The Three Musketeers, St Paul’s Church

by guest critic Meredith Jones Russell

It’s 1626 and a young d’Artagnan sets out for Paris, determined to join the King’s Musketeers. There’s just one problem – women aren’t allowed.

In Iris Theatre’s big-hearted and fun-filled adaptation of Dumas’s The Three Musketeers, d’Artagnan is reimagined as a plucky heroine. After the death of her father she disguises herself as a man and manages to befriend the legendary trio Athos, Porthos and Aramis. The four new friends are soon caught up in a deadly plot involving the Queen, twelve diamonds studs and the safety of the entire French state.

Directed by Paul-Ryan Carberry, this epic family production is a fun-packed outdoor promenade performance. In true Iris style, the audience is hustled on from scene to scene through different areas of the garden and interior of St Paul’s Church, come rain or shine (you’ll get a complimentary poncho if it’s raining, which admittedly hasn’t been too much of a risk this summer).

The sheer heart and enthusiasm of the performers and the piece radiates through it. It’s hard not to be swept up in the fun they seem to be having and the silliness of much of the plot.

As d’Artagnan and Milady respectively, Jenny Horsthuis and Ailsa Joy are convincing and poignant representations of two sides of the same coin – both women let down and limited by the circumstances they find themselves in. The message works and is surprisingly easily woven in to the story, even if the amount of other things going on can detract from its significance until the final set piece. Joy is a particularly enthralling narrator, and a standout among several strong performances in this ensemble piece.

Lovely moments of audience participation help keep the youngest members of the audience engaged and the adherence to much of the historical detail of the plot as well as some of the more grown-up jokes mean there’s plenty for the adults to take from this too.

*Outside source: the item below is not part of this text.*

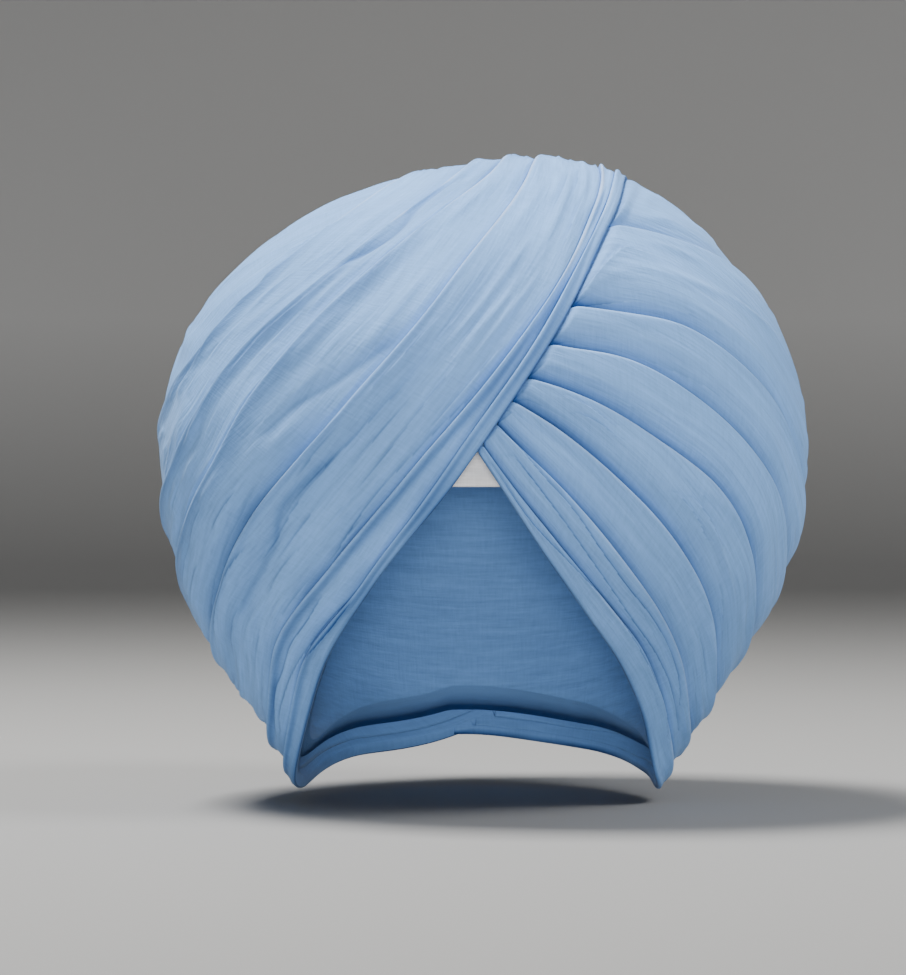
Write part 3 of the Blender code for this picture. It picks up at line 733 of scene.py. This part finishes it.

However, Daniel Winder’s adaptation can become overly wordy and complicated. The story can be challenging to follow for the grown-ups, let alone the children. A bit more fun with movement and character development would have been welcome, even if it came at the expense of some of the lengthy plot exposition.

But the movement is brilliant. There are spectacular fencing bouts choreographed by Roger Bartlett that up the pace and excitement, especially when swords are charging in inches from the audience’s faces. Albert De Jongh as Aramis is particularly impressive, not only fulfilling a number of roles but carrying them out with a broken leg, an injury sustained in rehearsal which is cleverly explained away in last minute additions to the script.

While the adaptation could do with a bit of editing, more cheer and less chat, the heart and soul of the production can’t be faulted. A rip-roaring, swashbuckling, feminist historical romp the whole family can enjoy, especially in a heatwave.

The Three Musketeers runs until 2 September.